• [Items listed in a dataset]:
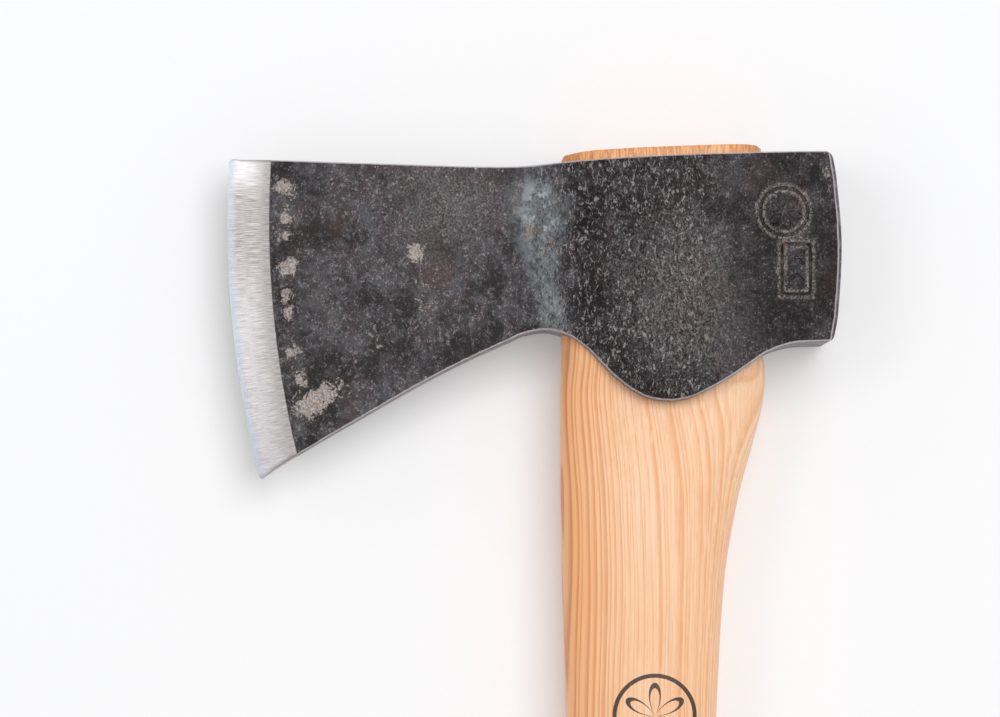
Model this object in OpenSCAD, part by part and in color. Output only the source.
// Carving hatchet lying on its cheek: a forged steel head on a wooden handle, locked with a wooden
// wedge and a three-legged steel peg.
// +X runs up the handle to the top of the head, +Y from the poll to the cutting edge, +Z up.
// The origin is under the middle of the box that holds the hatchet, on the surface that it lies on.

/* [Overall] */
// Length from the end of the knob to the top of the handle
overall_length = 345; // [335:1:375]
// Length of the head from the cutting edge to the poll
head_length = 148; // [146:0.5:151]
// Thickness across the cheeks, where the eye is
head_thickness = 29; // [28:0.5:31]

/* [Blade] */
// Radius of the curve of the cutting edge
edge_radius = 250; // [235:5:300]
// Depth, below the top of the handle, at which the cutting edge bulges furthest forward
edge_crest_depth = 17.5; // [14:0.5:22]
// Width of the ground bevel beside the cutting edge
bevel_width = 10.8; // [8:0.2:12]
// Half thickness of the blade where the bevel starts
bevel_half_thickness = 2.3; // [1.8:0.1:2.8]
// Half thickness of the blade at the notch in front of the handle
neck_half_thickness = 7.6; // [7:0.1:8.2]
// Half thickness of the poll
poll_half_thickness = 12.4; // [11.6:0.2:13.2]

/* [Eye] */
// Distance from the cutting edge back to the front of the eye
eye_front = 80.8; // [80:0.2:81.6]
// Length of the eye
eye_length = 48.6; // [47.6:0.2:49.2]
// Width of the eye between the cheeks
eye_width = 19; // [18:0.2:19.4]

/* [Handle] */
// Radius of the hole for a hanging thong, in the knob
hang_hole_r = 4; // [3:0.25:5]
// Distance of the hole's axis above the end of the knob
hang_hole_up = 23; // [20:0.5:26]
// Distance of the hole's axis behind the cutting edge
hang_hole_back = 92; // [89:0.5:95]
// Exponent of the rounded cross-section of the grip: 2 is an ellipse, and more is squarer
grip_squareness = 2.4; // [2.2:0.1:2.8]

/* [Wedge and peg] */
// Depth to which the wooden wedge reaches into the handle
wedge_depth = 32; // [26:1:36]
// Thickness of the wooden wedge at its top
wedge_top = 5; // [4:0.25:6]
// Thickness of the wooden wedge at its tip
wedge_tip = 1; // [0.8:0.1:1.4]
// Reach of each leg of the steel peg from its middle
peg_reach = 6; // [5:0.25:7]
// Depth to which the steel peg reaches into the wood
peg_depth = 18; // [14:1:22]
// Thickness of each leg of the steel peg
peg_thickness = 1.6; // [1.2:0.1:2]

/* [Hidden] */

top_x = overall_length / 2;
edge_y = head_length / 2;
middle_z = head_thickness / 2;
eye_back = eye_front + eye_length;
eye_r = eye_width / 2;
eye_middle = eye_front + eye_length / 2;
// How far a cutting solid runs past what it cuts
past = 1;
round_fn = 96;
// Steps between two points of a smooth outline, and between two rows of the grip
curve_steps = 4;
row_steps = 3;

// How far the top of the peg lies below the top of the handle, and the size of its tip against its top
peg_sink = 0.6;
peg_taper = 0.45;

// Every outline point is [depth below the top of the handle, distance behind the cutting edge].
function place(p) = [top_x - p[0], edge_y - p[1]];

// How far the outline of the head runs past the cutting edge, where the edge's own curve trims it
past_edge = 4;
// The outline of the head: its top, the heel, the underside of the beard with the notch and the lug
// that reaches down the handle, and the poll
head_top = [[2, 145.8], [2.8, 114], [4.2, 85], [5.4, 68], [4.8, 39], [3.8, 8], [3.4, -past_edge]];
heel = [80.3, 8.8];
beard = [heel, [74.4, 18], [64.5, 35], [56, 50], [48.5, 66], [44.8, 77], [49, 86.5], [56.8, 94],
    [61.6, 103], [61.8, 110], [56.5, 121], [50.2, 130], [47.8, 138], [47.8, 146]];
poll = [[47.8, 146], [41, 147.1], [25, head_length], [9, 146.9], [2, 145.8]];

// Half thickness of the head against distance behind the cutting edge
half_thicknesses = [
    [0, 0],
    [bevel_width, bevel_half_thickness],
    [50, 4.8],
    [68, 6.2],
    [76, neck_half_thickness],
    [84, 11.2],
    [91, 13.6],
    [99, middle_z],
    [119, middle_z],
    [134, (middle_z + poll_half_thickness) / 2],
    [head_length + past_edge, poll_half_thickness]
];

// The top end of the handle, sawn off slightly above the head
handle_end = [[4, eye_front], [2.4, eye_front + 1], [1.2, 95], [0.4, 113], [0, eye_back - 1.5],
    [0.8, eye_back]];
// Depth at which the part of the handle inside the eye ends, within the grip and below the lug
tongue_depth = 58;
// Depth to which the eye is cut, below the deepest point of the lug
eye_cut_depth = 68;

// Rows of the grip of a handle with the usual length: depth, front edge, back edge, half thickness,
// and how much deeper the front edge lies than the middle. The last row is the end of the knob.
usual_length = 345;
grip_rows = [
    [48, 82.5, 127.6, 8.6, 0],
    [56, 81.2, 129.4, 9.3, 0],
    [62, 80.6, 129.4, 9.6, 0],
    [72, 80.5, 127.1, 10.9, 0],
    [85, 80.5, 123.6, 11.4, 0],
    [106, 81, 120.2, 11.4, 0],
    [137, 82, 118.2, 11, 0],
    [175, 83.4, 117, 10.7, 0],
    [215, 83.6, 115.2, 11, 0],
    [250, 81.2, 112.6, 11.8, 0],
    [280, 76.2, 111.6, 12.9, 0],
    [303, 70.4, 113.2, 13.9, 0.6],
    [320, 66.6, 115.2, 14.3, 2],
    [331, 65.2, 115.4, middle_z, 3.4],
    [337.5, 66.4, 113.4, 13.8, 4.2],
    [341, 70.6, 108.6, 11.2, 3.6],
    [342.6, 77.4, 101.6, 6.4, 2.4]
];
// The grip stretches below this depth when the handle is longer than usual
grip_depth = 137;
ring_points = 24;

// A point of the smooth curve through the points list, between points i and i + 1
function curve_at(points, i, t) =
    let (last = len(points) - 1,
        a = points[max(i - 1, 0)],
        b = points[i],
        c = points[min(i + 1, last)],
        d = points[min(i + 2, last)])
    b + t / 2 * (c - a + t * (2 * a - 5 * b + 4 * c - d + t * (3 * b - a - 3 * c + d)));
function smooth(points, steps) = [
    for (i = [0 : len(points) - 2], k = [0 : steps - 1]) curve_at(points, i, k / steps),
    points[len(points) - 1]
];

// A depth on the usual handle, moved to where it lies on this one
function stretched(depth) = depth < grip_depth ? depth :
    grip_depth + (depth - grip_depth) * (overall_length - grip_depth) / (usual_length - grip_depth);

// A point of a rounded oval with unit half axes
function oval(angle, squareness) =
    [sign(cos(angle)) * pow(abs(cos(angle)), 2 / squareness),
        sign(sin(angle)) * pow(abs(sin(angle)), 2 / squareness)];
// One ring of the grip, across the handle
function ring(row) = [
    for (k = [0 : ring_points - 1])
        let (o = oval(360 * k / ring_points, grip_squareness))
        [top_x - stretched(row[0]) - o[0] * row[4],
            edge_y - (row[1] + row[2]) / 2 + o[0] * (row[2] - row[1]) / 2,
            middle_z + o[1] * row[3]]
];

// Extrudes a shape drawn across the handle, [Y, Z], from one depth to a greater one
module across_handle(from, to)
    translate([top_x - to, 0, 0])
        rotate([90, 0, 90])
            linear_extrude(height = to - from)
                children();

// The section of the eye, a slot with round ends
module eye_section() {
    for (end = [eye_front + eye_r, eye_back - eye_r])
        translate([edge_y - end, middle_z])
            circle(r = eye_r, $fn = round_fn);
    translate([edge_y - eye_back + eye_r, middle_z - eye_r])
        square([eye_length - eye_width, eye_width]);
}

// The solid of revolution that gives the head its wedge shape and its curved cutting edge
module head_thickness_body() {
    upper = [for (row = half_thicknesses) [edge_radius - row[0], row[1]]];
    lower = [for (i = [len(upper) - 1 : -1 : 1]) [upper[i][0], -upper[i][1]]];
    translate([top_x - edge_crest_depth, edge_y - edge_radius, middle_z])
        rotate_extrude($fn = round_fn)
            polygon(concat(upper, lower));
}

module head() {
    front = [[heel[0] + past, -past_edge]];
    outline = concat(smooth(head_top, curve_steps), front, smooth(beard, curve_steps),
        smooth(poll, curve_steps));
    color([0.2, 0.19, 0.2])
        difference() {
            intersection() {
                linear_extrude(height = head_thickness)
                    polygon([for (p = outline) place(p)]);
                head_thickness_body();
            }
            across_handle(-past, eye_cut_depth)
                eye_section();
        }
}

// The part of the handle that fills the eye
module tongue() {
    end = smooth(handle_end, curve_steps);
    trim = concat(end, [[tongue_depth, eye_back + past], [tongue_depth, eye_front - past]]);
    intersection() {
        across_handle(0, tongue_depth)
            eye_section();
        linear_extrude(height = head_thickness)
            polygon([for (p = trim) place(p)]);
    }
}

module grip() {
    rows = smooth(grip_rows, row_steps);
    last = len(rows) - 1;
    points = [for (row = rows) each ring(row)];
    sides = [
        for (i = [0 : last - 1], k = [0 : ring_points - 1])
            let (a = i * ring_points, n = (k + 1) % ring_points)
            [a + k, a + n, a + ring_points + n, a + ring_points + k]
    ];
    first_cap = [for (k = [ring_points - 1 : -1 : 0]) k];
    last_cap = [for (k = [0 : ring_points - 1]) last * ring_points + k];
    polyhedron(points, concat(sides, [first_cap], [last_cap]));
}

// The wedge-shaped space that the wooden wedge fills, between the two halves of the tongue
module wedge_space() {
    section = [[top_x, -wedge_top / 2], [top_x, wedge_top / 2],
        [top_x - wedge_depth, wedge_tip / 2], [top_x - wedge_depth, -wedge_tip / 2]];
    translate([0, edge_y - eye_front, middle_z])
        rotate([90, 0, 0])
            linear_extrude(height = eye_length)
                polygon(section);
}

// The section of the peg, three legs that meet in the middle
module peg_section()
    for (leg = [0 : 2])
        rotate(leg * 120)
            translate([0, -peg_thickness / 2])
                square([peg_reach, peg_thickness]);

// The space that the peg fills, narrower towards its tip
module peg_space()
    translate([top_x - peg_sink, edge_y - eye_middle, middle_z])
        rotate([90, 0, -90])
            linear_extrude(height = peg_depth, scale = peg_taper)
                peg_section();

module handle() {
    color([0.93, 0.74, 0.54])
        difference() {
            union() {
                tongue();
                grip();
            }
            wedge_space();
            peg_space();
            translate([hang_hole_up - top_x, edge_y - hang_hole_back, -past])
                cylinder(r = hang_hole_r, h = head_thickness + 2 * past, $fn = round_fn);
        }
}

module wooden_wedge() {
    color([0.85, 0.66, 0.45])
        difference() {
            intersection() {
                wedge_space();
                tongue();
            }
            peg_space();
        }
}

module steel_peg() {
    color([0.6, 0.6, 0.62])
        peg_space();
}

head();
handle();
wooden_wedge();
steel_peg();
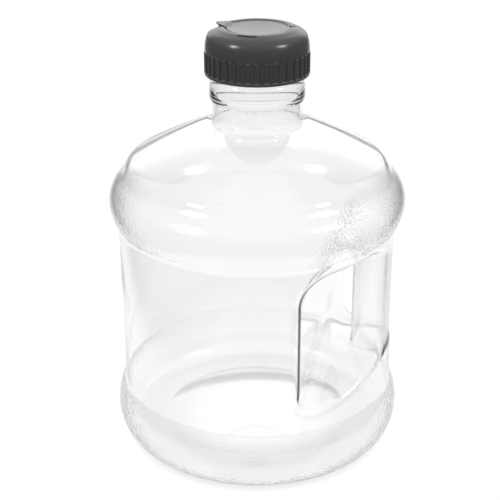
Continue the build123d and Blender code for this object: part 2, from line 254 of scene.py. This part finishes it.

• [WHAT THE TASK ASKS]: Check each line above for the word "this", and copy the lines where it appears.

• [THE SOLUTION]:
Model this object in OpenSCAD, part by part and in color. Output only the source.
// The grip stretches below this depth when the handle is longer than usual
// A depth on the usual handle, moved to where it lies on this one
Continue the build123d and Blender code for this object: part 2, from line 254 of scene.py. This part finishes it.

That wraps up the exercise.